Sticken funktioniert natürlich auch ohne Stickrahmen, es ist einfach eine Frage des persönlichen Geschmacks. Dieses Thema drängt mich auch nicht so sehr, wie andere Aspekte bei der Beantwortung der Frage „Was ist Kreuzstich?“. Deshalb belasse ich es einfach dabei: mit oder ohne Rahmen, mach‘ es, wie es Dir am leichtesten fällt, aber mach‘ es! 😉

Stickmuster
Als letzten Punkt hier im ersten Artikel zur Frage „Was ist Kreuzstich?“ möchte ich noch die Stickmuster ansprechen. Eine Stickvorlage für ein Kreuzstichmotiv sieht so aus wie ein Raster, in dem einzelne Kästchen mit Farben ausgemalt werden, jedes Kästchen wird dann ein gesticktes Kreuzchen. Es wird also aus dieser Stickvorlage

diese Stickerei:

Zauberei, ich weiß! Aber einiges weißt Du jetzt auch schon: Du hast schon von Stickleinen gehört, Du hast über das Garn gelesen und weißt, dass ich meine Lieblingsnadel zum Sticken verwendet habe. 😉 Das Thema Stickmuster ist das Thema, das ich in der Antwort-Reihe „Was ist Kreuzstich?“ noch sehr ausführlich behandeln werde.
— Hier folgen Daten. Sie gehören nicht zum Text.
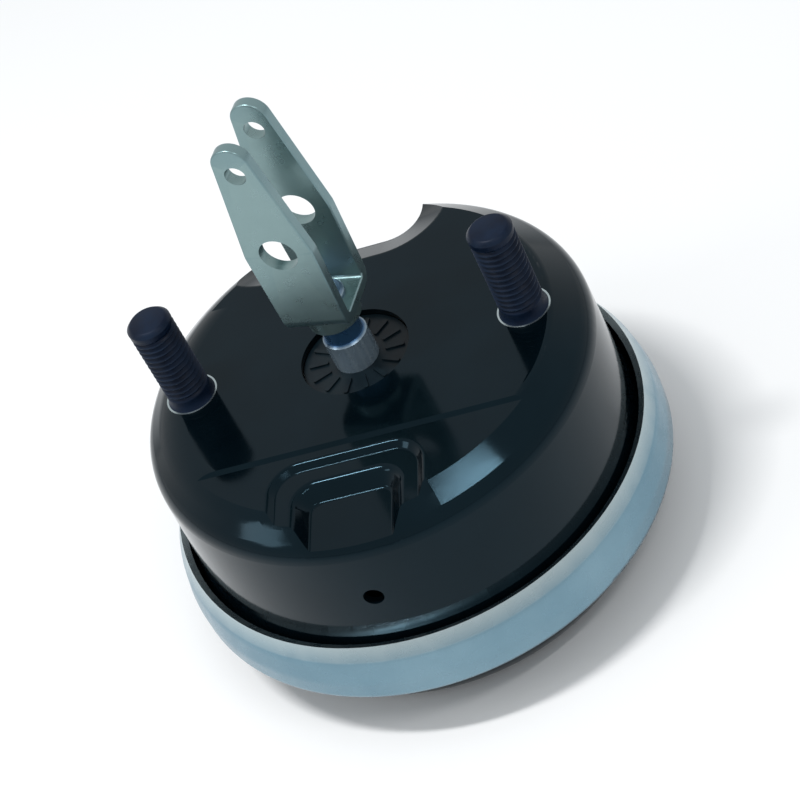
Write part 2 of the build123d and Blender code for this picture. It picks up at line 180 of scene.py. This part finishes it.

Wie so eine Stickvorlage entsteht (mit spezieller Software am PC!), welche mindestens tausend Überlegungen ich anstelle, bevor ich das erste Kästchen farbig markiere … und was ich tue, wenn das erste Probesticken kein für mich zufriedenstellendes Ergebnis liefert … viel Stoff für viel mehr Blog-Text!
Zwischenfazit
Ein erster Schritt ist getan, nach und nach arbeite ich mich an den Einzelthemen weiter ab. Immer wenn wieder ein Artikel fertig und veröffentlicht ist, komme ich hierhin zurück und verlinke ihn. Irgendwann kannst Du hin und her springen, bis alle Einzelfragen beantwortet sind. Dann ist auch die eine Gesamt-Frage „Was ist Kreuzstich?“ in ihrer ganzen Tiefe beantwortet , dann ist 'das große Ganze' erfasst. Wenn ich es so schaffe, dass Du völlig ungeplant dann doch auch selbst zur Nadel greifen möchtest, dann ist meine Mission gelungen, dann ist der Kreuzstich wieder ein Stück mehr „am Leben gehalten!“ Nein, eine Nummer kleiner geht es mal wieder nicht, ich will das große Ganze und wenn ich Dich mitnehmen kann auf meinem Weg dorthin, dann bin ich glücklich und zufrieden!